Oh I see what you’re trying to do. If that’s the case then your I(t)'s parameters need to come from p if you want it to be compatible with the adjoint sensitivity analysis. See the section on mixed neural designs for how to do this kind of thing:

Thanks, I saw that part but skipped it.

I’m still a bit confused though. You mention that I(t)'s parameters have to come from p, but what if I(t) does not have any parameters? For example, I compute the signal ahead of time (using another ODE analogously to the first example in DiffEqFlux) since its a stimuli that does not depend on the model. As I understand it, my current approach would suffice.

Oh yes, if I(t) doesn’t have any parameters then you can just enclose it. That’s fine. I thought I(t) was something that was also being updated.

Okay great, thanks for the help. One final question.

The way I seed it, for the NeuralODE models using Flux, it might be a common occurrence that we pass an input and simulate the dynamics of an internal state. This is very common in neuroscience as well. In this case, creating a closure each time we need to pass an input signal or using the approach in the mixed designs examples seems repetitive. Is there any plan to make this input signal part of the interface?

Since using a closure here doesn’t have any performance issues, I am not sure we will specialize too much on the interface for this case. If I(t) is just a normal Julia function then you don’t need to enclose it to use it BTW. If it encloses local data, you can use a call-overloaded type as needed. So I don’t think the syntax is much of an issue and there are other user-side designs that can handle this well.

1 Like

What would this look like? Sorry this is my inexperience with Julia talking. I guess my expectation was something like a recurrent network, which in traditional ML frameworks take an input X, which in this case is I(t) and the hidden state h0.

Also just to mention, the first example of Neural ODEs shown in the DiffEqFlux page (right under the homonymous section) does not work. From the page:

model = Chain(Dense(2,50,tanh),Dense(50,2))
# Define the ODE as the forward pass of the neural network with weights `p`
function dudt(du,u,p,t)
    du .= model(u)
end

tspan = (0.0f0,25.0f0)
x -> neural_ode(dudt,x,tspan,Tsit5(),saveat=0.1)
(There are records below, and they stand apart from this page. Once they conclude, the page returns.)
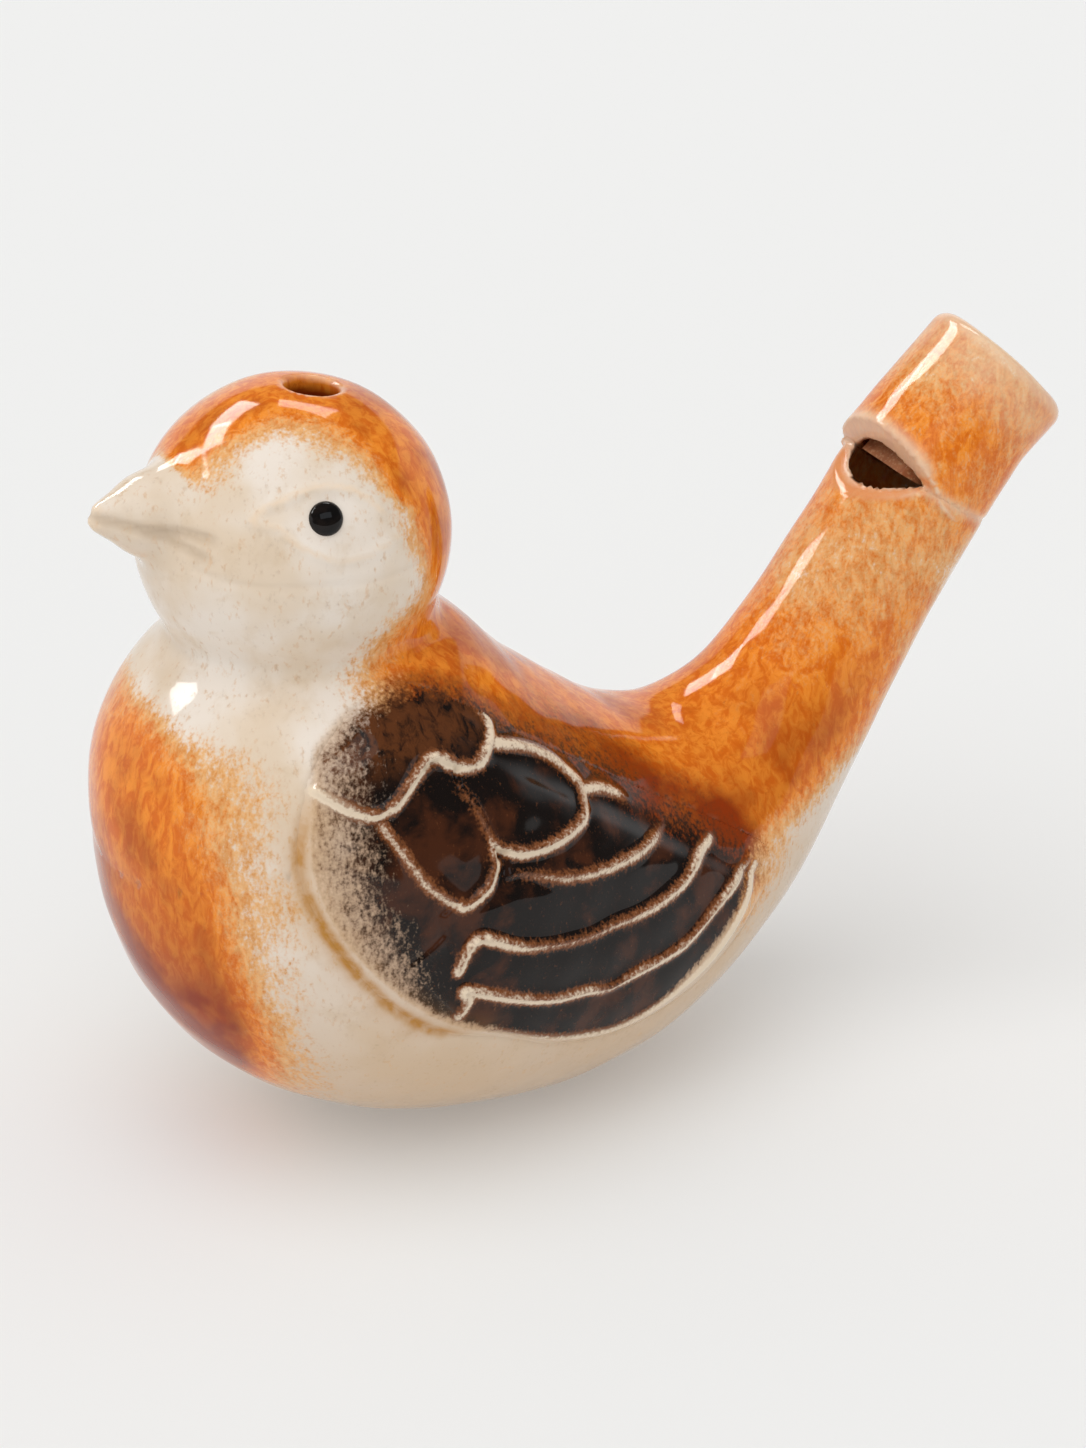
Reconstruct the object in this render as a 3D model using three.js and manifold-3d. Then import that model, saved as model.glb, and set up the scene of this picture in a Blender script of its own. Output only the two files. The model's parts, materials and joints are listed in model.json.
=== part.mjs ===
// Ceramic bird whistle that is blown with water in its belly.
// The bird looks along -X, its left flank faces -Y and it stands on a small flat at z = 0.
// The two hollow half shells meet face to face on the seam plane y = 0.
import * as THREE from 'three';
import { mergeVertices } from 'three/addons/utils/BufferGeometryUtils.js';
import Module from 'manifold-3d';

const wasm = await Module();
wasm.setup();

// Driving sizes, in millimetres and degrees

// Joints: the thickness of the slip between two pieces that are stuck together
const slipGap = 0.3;

// Body: balls strung on a path from the breast to the tail end, each with its own radius
const breastRadius = 18.7;
const chestRadius = 21.0;
const bellyRadius = 17.6;
const rumpRadius = 12.6;
const tailRootRadius = 8.7;
const tailRadius = 7.2;
const tailEndRadius = 7.05;
const bodyWidthRatio = 0.96;
const bodyWall = 2.5;
const tailWall = 1.5;
const breastPlace = { x: -16.8, z: 31.5 };
const chestPlace = { x: -11.8, z: 23.2 };
const bellyPlace = { x: 2.8, z: 17.0 };
const rumpPlace = { x: 16.1, z: 18.5 };
const tailRootPlace = { x: 26.2, z: 25.6 };
const tailPlace = { x: 34.6, z: 37.0 };
const tailEndPlace = { x: 41.2, z: 46.4 };

// Head and beak
const headRadius = 12.8;
const headPlace = { x: -18.0, z: 54.6 };
const neckBlend = 3.0;
const beakLength = 9.1;
const beakRootRadius = 6.0;
const beakTipRadius = 1.7;
const beakWidthRatio = 0.9;
const beakRootOffset = { x: -7.0, z: 2.85 };
const beakRise = 12;

// Filling hole in the crown, with a rounded mouth
const fillingHoleRadius = 2.2;
const fillingHoleFlare = 0.5;
const fillingHoleOffset = 2.0;

// Eyes: glaze beads set in shallow sockets
const eyeRadius = 1.3;
const eyeProud = 0.55;
const eyeTurn = 79;
const eyeLift = 27.5;

// Mouthpiece: a tube that leaves the tail end at a flatter angle
const mouthpieceRadius = 6.9;
const mouthpieceBoreRadius = 4.6;
const mouthpieceLength = 13.3;
const mouthpieceRim = 1.2;
const mouthpieceAngle = 42.2;
const mouthpieceOffset = 1.4;

// Windway: the flat passage over the block
const windwayHeight = 1.7;

// Window: a notch across the top of the tail, just below the mouthpiece
const windowRampLength = 4.9;
const windowRampAngle = 30;
const windowLipReach = 1.9;

// Wings: a backing plate with feather plates on it, let into a shallow seat in the flank
const wingSeatDepth = 0.8;
const wingThickness = 0.75;
const featherStep = 0.07;
const featherBedding = 0.25;
const featherCrown = 0.15;

// Outlines on the flank, as [x, z] points seen from the side
const wingOutline = [
  [-19.5, 44.3], [-14.5, 45.0], [-9.5, 42.6], [-4.5, 38.6], [1.5, 34.2], [8.5, 29.2],
  [15.0, 25.2], [20.6, 20.4], [19.0, 15.8], [14.5, 12.3], [9.0, 10.4], [3.0, 10.0],
  [-3.5, 11.6], [-9.0, 14.4], [-15.0, 17.0], [-20.5, 22.0], [-24.5, 28.6], [-25.6, 34.3], [-23.5, 40.5],
];
const featherOutlines = [
  [[-11.0, 26.0], [-2.0, 24.0], [9.0, 22.0], [19.0, 19.6], [15.5, 15.2], [8.0, 12.4], [1.0, 11.6],
    [-4.6, 13.2], [-10.0, 16.1], [-13.4, 18.4], [-13.2, 23.0]],
  [[-10.5, 28.0], [-1.0, 26.5], [8.5, 24.5], [18.2, 20.9], [13.1, 18.4], [9.4, 16.9], [4.4, 16.4],
    [-1.1, 16.8], [-7.8, 18.5], [-13.0, 20.6], [-13.0, 25.0]],
  [[-8.0, 30.5], [0.0, 29.5], [8.0, 28.0], [14.6, 24.3], [9.8, 22.0], [3.9, 21.5], [-1.2, 21.9],
    [-8.0, 23.5], [-12.6, 24.8], [-11.5, 28.5]],
  [[-5.0, 33.5], [2.0, 32.5], [6.6, 30.2], [9.8, 27.0], [5.5, 26.2], [0.5, 26.7], [-3.4, 27.7],
    [-8.6, 29.4], [-8.5, 32.0]],
  [[-15.5, 38.0], [-11.2, 37.6], [-9.8, 33.4], [-9.6, 30.8], [-11.4, 28.7], [-13.6, 27.8],
    [-16.2, 31.2], [-18.8, 35.4]],
  [[-10.2, 38.6], [-6.0, 38.9], [-1.7, 36.3], [0.9, 33.0], [0.2, 30.9], [-4.5, 30.3], [-9.2, 32.1],
    [-10.9, 35.6]],
  [[-19.0, 43.8], [-14.2, 44.4], [-9.6, 42.0], [-7.0, 39.1], [-10.4, 38.3], [-13.8, 39.9],
    [-17.0, 37.6], [-20.4, 37.0], [-23.4, 39.3], [-22.2, 42.4]],
];

// Fineness of the meshes
const ballsPerSpan = 9;
const capRings = 7;
const pathSections = 36;
const pointsAround = 36;
const beakSides = 28;
const holeSides = 28;
const mouthpieceSides = 40;
const blockSides = 36;
const backingPoints = 48;
const backingRings = 7;
const featherPoints = 26;
const featherRings = 3;
const marchStep = 0.5;
const bisections = 22;

// Half the size of a block that reaches past the whole bird
const far = 200;

const degrees = THREE.MathUtils.degToRad;

function inPlane(x, z) {
  return new THREE.Vector3(x, 0, z);
}

// Solids and meshes: a closed mesh becomes a solid for joining and cutting, and comes back as a mesh

function solidOf(geometry) {
  const bare = geometry.clone();
  bare.deleteAttribute('normal');
  bare.deleteAttribute('uv');
  const merged = mergeVertices(bare, 1e-4);
  return new wasm.Manifold(new wasm.Mesh({
    numProp: 3,
    vertProperties: Float32Array.from(merged.attributes.position.array),
    triVerts: Uint32Array.from(merged.index.array),
  }));
}

function geometryOf(solid) {
  const mesh = solid.getMesh();
  const geometry = new THREE.BufferGeometry();
  geometry.setAttribute('position', new THREE.BufferAttribute(Float32Array.from(mesh.vertProperties), 3));
  geometry.setIndex(new THREE.BufferAttribute(Uint32Array.from(mesh.triVerts), 1));
  geometry.computeVertexNormals();
  return geometry;
}

function closedGeometry(points, faces) {
  const geometry = new THREE.BufferGeometry().setFromPoints(points);
  geometry.setIndex(faces.flat());
  return geometry;
}

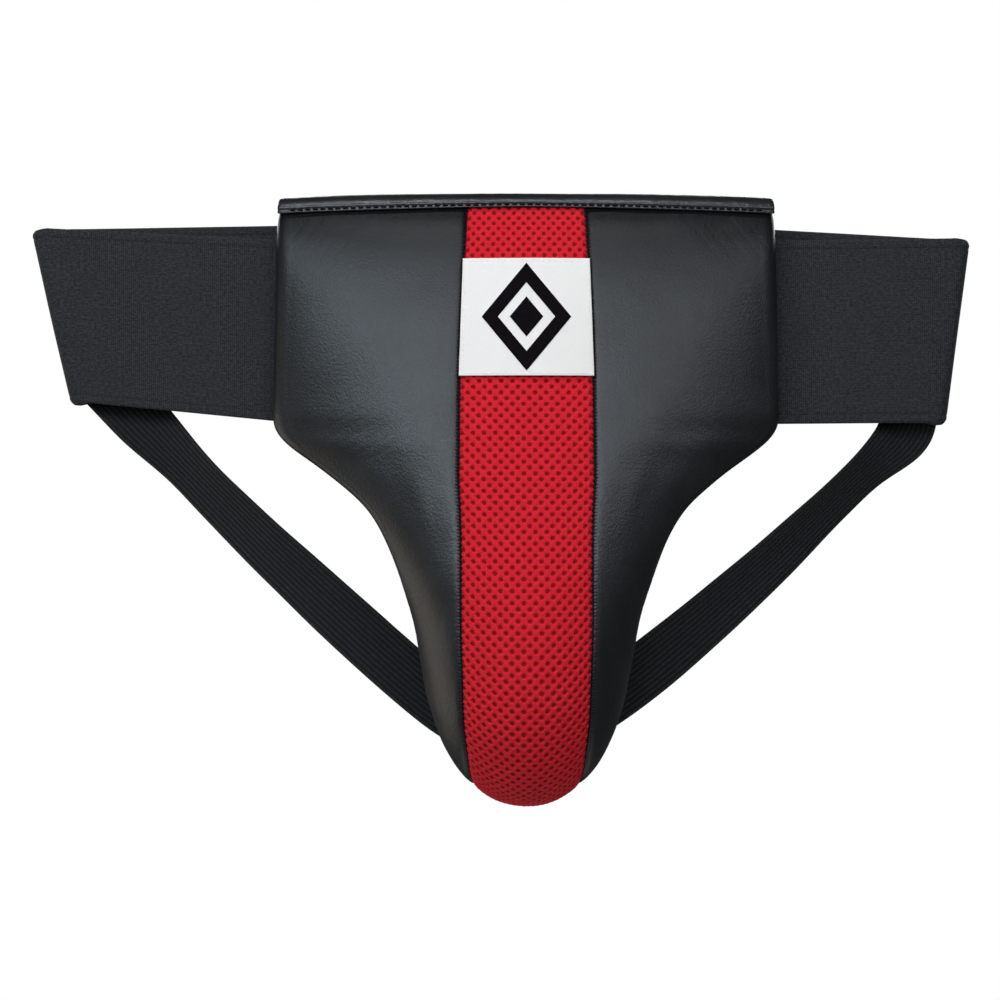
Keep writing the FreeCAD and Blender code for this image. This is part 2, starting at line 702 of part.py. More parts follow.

This fails since neural_ode expects a model taking one parameter (the current state u), not the ones expected by the dudt function (which it builds internally).

I(t) = t^2

function f(du,u,p,t)
  du[1] = I(t)
  du[2] = u[1]
end

Thanks! Fixed.

Thanks for the help! I forked the DiffEqFlux project to play around with it more. I think I might try to implement another way of interfacing with it for convenience after I learn more Julia.

Cheers

@mllera14, do you happen to have a full working example? I’m currently working on the same thing and an example could come in very handy.

Cheers

1 Like

@mllera14 @Beramos I would also appreciate a worked solution if either of you managed to get something like this to work!

You don’t do anything special. You just put the function in there. I’ve received this question enough times so I added a tutorial page on it:

https://diffeqflux.sciml.ai/dev/examples/exogenous_input/

It’s very terse because I don’t get why it wasn’t clear before, so please give me feedback on whether that sufficiently answers the question.

4 Likes

Great, thanks for the link. I am new to Julia and DiffEqFlux and so the tutorial was v useful, especially in the neural ODE case which is where I was struggling. :slight_smile:

Hi! Thank you very much for providing this tutorial, it helped a lot! While I have one question about this piece of code in that tutorial:

function dudt(u, p, t)
    #input_val = u_vals[Int(round(t*10)+1)]
    nn_model(vcat(u[1], ex[Int(round(10*0.1))]), p)
end

My understanding is that nn_model is defined as FastChain layers (x,p), ‘x’ here includes two part: 1) u[1]: the time series that we want to simulate its dynamics and 2) ex[Int(round(10*0.1))]: the input signal of the neural ode.

Shouldn’t the index inside the bracket ex[Int(round(10*0.1))] to be a function of t? As the index at the moment is just a constant number of 1, which means ode solver always takes the initial value of the input signal.

So I think this part coule change to

 function dudt(u, p, t)
    #input_val = u_vals[Int(round(t*10)+1)]
    nn_model(vcat(u[1], ex[Int(round(10*t))]), p)
end

I have tested the same example with this bit of codes, it works fine. However,…

But I am not sure if I understand it correctly, cause I am currently working on the similar task like a normal ML model. I have input features and want to predict output labels. I am considering the input features have the same idea of your exogeneous signal but with higher dimensions. Thus I modified the code to be:

function dudt(u, p, t)
    nn_model(vcat(u[1], input_features[:,Int(round(10*t))]), p)
end

But this does’t get me resaonable predictions. Am I using this correctly? Or maybe I got the idea wrong completely…Appreciate it!!

Yeah you’re using it in a way that looks fine. Whether that’s a good model is to be seen, but it should be numerically fine.

Sure, I got this. Then its more likely to be the other part of my model went wrong or my feature set is not suitable. Thanks for comfirming this for me :laughing:!!